Exercise 1.111 (1 Point):
The 1996 Statistical Abstract of the United States reports FBI data on murders for 1994. In that year, 57.8% of all murders were committed with handguns, 12.2% with other firearms, 12.7% with knives, 5.3% with ``personal weapons'' (usually the hands or feet), and 4.1% with blunt objects. Make a graph to display these data. Do you need an ``other methods'' category? [We have already seen this solution - just recall how the ideal solution looks like and rescetch it without looking at the old handouts. No need to formally answer this questions - a free point for everyone ;-)
Exercise 1.114 (1 Point):
The Chapin Social Insight Test evaluates how accurately the subject appraises other people. In the reference population used to develop the test, scores are approximately normally distributed with mean 25 and standard deviation 5. The range of possible scores is 0 to 41.

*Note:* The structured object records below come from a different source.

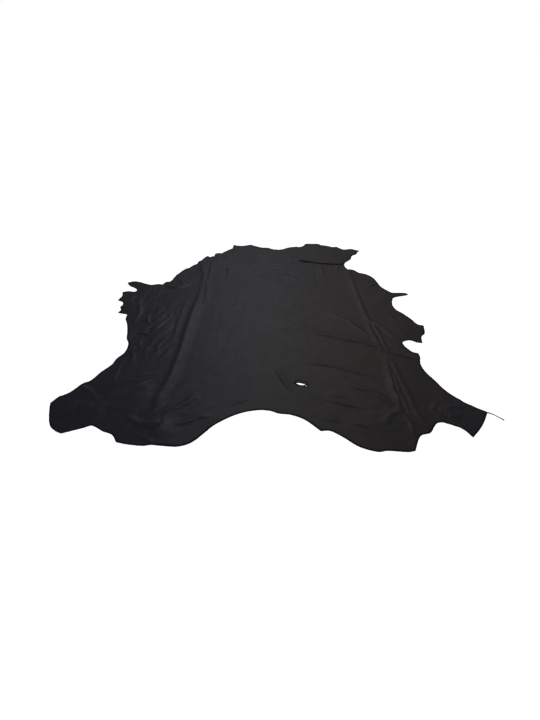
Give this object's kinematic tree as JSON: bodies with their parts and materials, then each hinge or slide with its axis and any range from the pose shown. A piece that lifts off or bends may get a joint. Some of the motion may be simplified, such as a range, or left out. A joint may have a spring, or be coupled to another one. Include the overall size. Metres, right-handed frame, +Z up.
{
  "type": "leather hide",
  "caption": "Whole finished black cowhide lying flat, with torn and scalloped edges, storage creases, a pleat near the neck and a torn hole.",
  "frame": {"origin": "middle of the bounding box, on the surface that the hide lies on", "axes": "+Z up from the surface through the grain side, +Y along the backbone from the butt to the neck, +X across the hide to the side of the trailing sliver"},
  "size_m": [2.3948, 2.677, 0.0178],
  "materials": {
    "leather": "finished grain, low sheen"
  },
  "bodies": {
    "root": {"hide": "leather"}
  },
  "joints": []
}
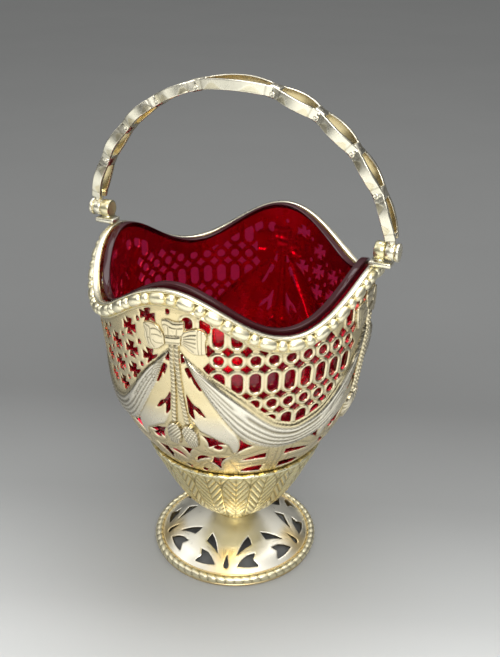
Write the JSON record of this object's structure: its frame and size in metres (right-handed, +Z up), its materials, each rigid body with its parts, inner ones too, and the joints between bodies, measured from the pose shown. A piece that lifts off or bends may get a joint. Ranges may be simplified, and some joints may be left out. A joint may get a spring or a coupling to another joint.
{
  "type": "sugar basket",
  "caption": "Pierced and chased silver-gilt basket on a round pierced foot, with a wavy beaded rim, an openwork swing handle and a lift-out ruby glass liner.",
  "frame": {"origin": "centre of the foot's underside", "axes": "+Z up along the basket's axis, X along the handle's hinge axis, -Y towards the front bow"},
  "size_m": [0.1118, 0.1, 0.1754],
  "materials": {
    "silver_gilt": "polished",
    "ruby_glass": "polished"
  },
  "bodies": {
    "basket": {"body_shell": "silver_gilt", "rim_strip": "silver_gilt", "bead_border": "silver_gilt", "leaf_calyx": "silver_gilt", "stem_collar": "silver_gilt", "foot_shell": "silver_gilt", "foot_rope_border": "silver_gilt", "hinge_plate_left": "silver_gilt", "hinge_plate_right": "silver_gilt", "fixed_knuckle_left": "silver_gilt", "fixed_knuckle_right": "silver_gilt"},
    "liner": {"glass_liner": "ruby_glass"},
    "handle": {"handle_strap": "silver_gilt", "handle_knuckle_left": "silver_gilt", "handle_knuckle_right": "silver_gilt", "pivot_pin_left": "silver_gilt", "pivot_pin_right": "silver_gilt"}
  },
  "joints": [
    {"name": "handle_swing", "type": "hinge", "parent": "basket", "child": "handle", "pos_m": [0, 0, 0.1264], "axis": [1, 0, 0], "range_deg": [-85, 85]},
    {"name": "liner_lift", "type": "slide", "parent": "basket", "child": "liner", "axis": [0, 0, 1], "range_m": [0, 0.018]}
  ]
}
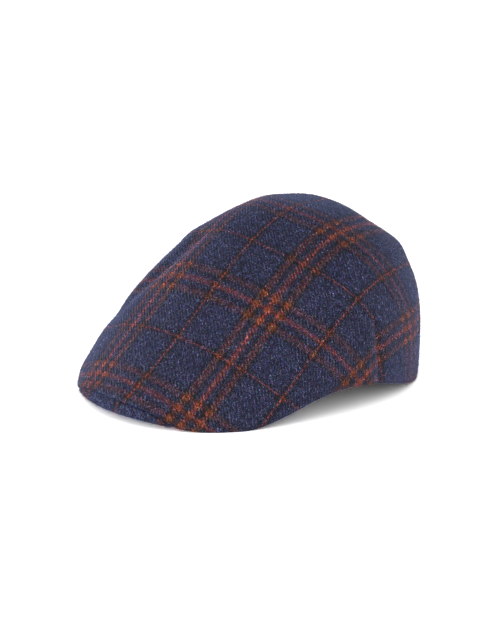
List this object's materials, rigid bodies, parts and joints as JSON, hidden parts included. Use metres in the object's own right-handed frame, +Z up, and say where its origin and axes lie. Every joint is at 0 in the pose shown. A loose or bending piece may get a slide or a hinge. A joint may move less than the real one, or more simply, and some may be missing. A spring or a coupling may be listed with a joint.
{
  "type": "ascot cap",
  "caption": "Ascot cap: a rounded plaid wool crown, hollow for the head, drawn down over a short stiff peak.",
  "frame": {"origin": "on the surface that the cap rests on, under the middle of its bounding box", "axes": "+Z up; the peak points to -Y and the back of the head to +Y; the wearer's left side is +X"},
  "size_m": [0.1904, 0.2496, 0.13],
  "materials": {
    "crown_cloth": "navy wool twill with a rust and orange plaid, brushed, matt",
    "peak_cloth": "the same navy plaid wool twill over a stiff board, matt"
  },
  "bodies": {
    "root": {"crown": "crown_cloth", "peak": "peak_cloth"}
  },
  "joints": []
}
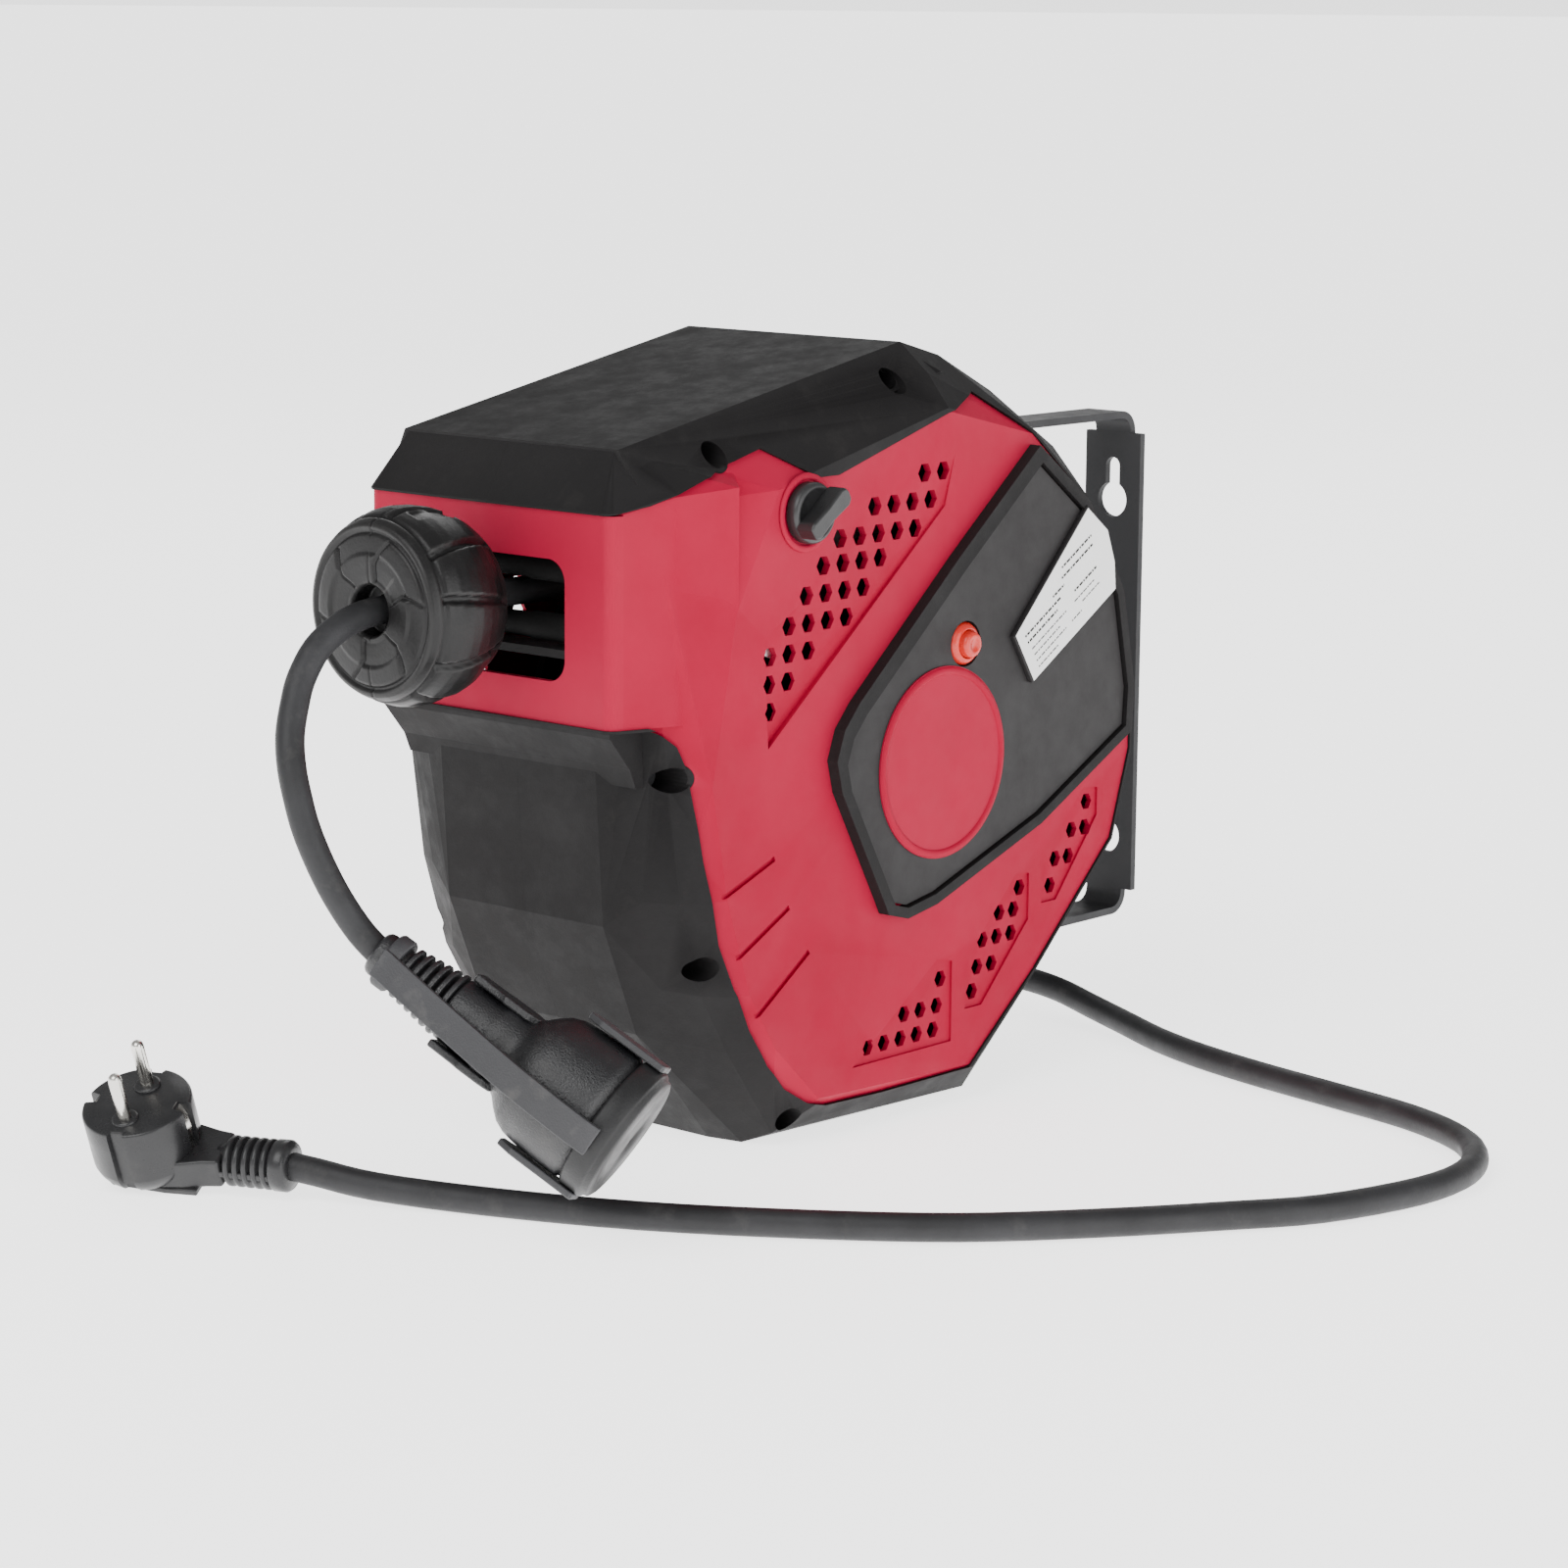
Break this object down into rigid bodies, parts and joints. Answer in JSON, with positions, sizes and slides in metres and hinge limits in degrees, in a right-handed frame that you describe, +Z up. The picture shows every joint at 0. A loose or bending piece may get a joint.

(a) What proportion of the population has scores below 20 on the Chapin test?
(b) What proportion has scores below 10?
(c) How high a score must you have in order to be in the top quarter of the population in social insight?
Exercise 1.115 (1 Point):
The scores of a reference population on the Wechsler Intelligence Scale for Children (WISC) are normally distributed with mu = 100 and sigma = 15. A school district classifies children as ``gifted'' if their WISC score exceeds 135. There are 1300 sixth graders in the school district. About how many of them are gifted?